→ **Work required**
Print the lines of the data, starting with the first, up to and including the line where "return (points - np.array(HEAD_PLACE, float))" appears.
— BEGIN —
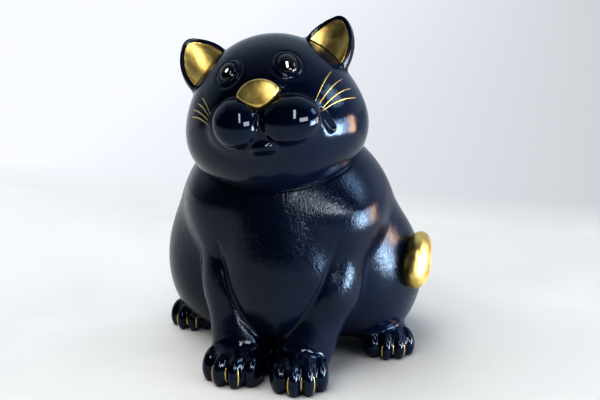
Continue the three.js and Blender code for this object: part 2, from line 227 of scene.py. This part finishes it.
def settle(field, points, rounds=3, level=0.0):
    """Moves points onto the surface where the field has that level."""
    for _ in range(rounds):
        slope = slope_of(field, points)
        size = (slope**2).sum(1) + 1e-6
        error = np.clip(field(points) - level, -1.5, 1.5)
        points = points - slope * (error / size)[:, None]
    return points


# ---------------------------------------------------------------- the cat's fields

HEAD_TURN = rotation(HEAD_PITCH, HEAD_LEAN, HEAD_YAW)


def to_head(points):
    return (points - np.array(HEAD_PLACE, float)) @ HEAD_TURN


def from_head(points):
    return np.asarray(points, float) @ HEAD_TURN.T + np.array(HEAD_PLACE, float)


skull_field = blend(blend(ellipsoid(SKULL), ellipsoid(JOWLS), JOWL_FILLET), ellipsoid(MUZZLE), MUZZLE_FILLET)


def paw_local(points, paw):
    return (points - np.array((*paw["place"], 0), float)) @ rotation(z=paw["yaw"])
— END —
→ **Written answer**
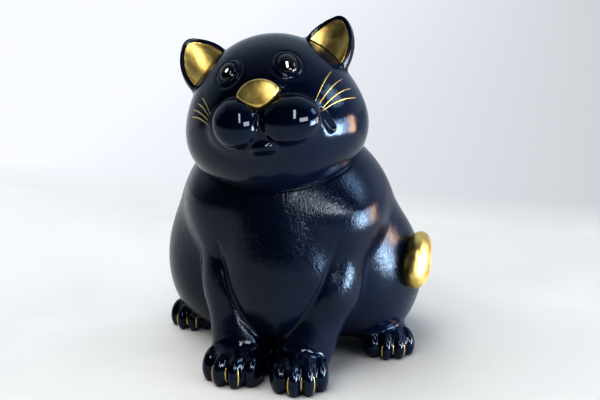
Continue the three.js and Blender code for this object: part 2, from line 227 of scene.py. This part finishes it.
def settle(field, points, rounds=3, level=0.0):
    """Moves points onto the surface where the field has that level."""
    for _ in range(rounds):
        slope = slope_of(field, points)
        size = (slope**2).sum(1) + 1e-6
        error = np.clip(field(points) - level, -1.5, 1.5)
        points = points - slope * (error / size)[:, None]
    return points


# ---------------------------------------------------------------- the cat's fields

HEAD_TURN = rotation(HEAD_PITCH, HEAD_LEAN, HEAD_YAW)


def to_head(points):
    return (points - np.array(HEAD_PLACE, float)) @ HEAD_TURN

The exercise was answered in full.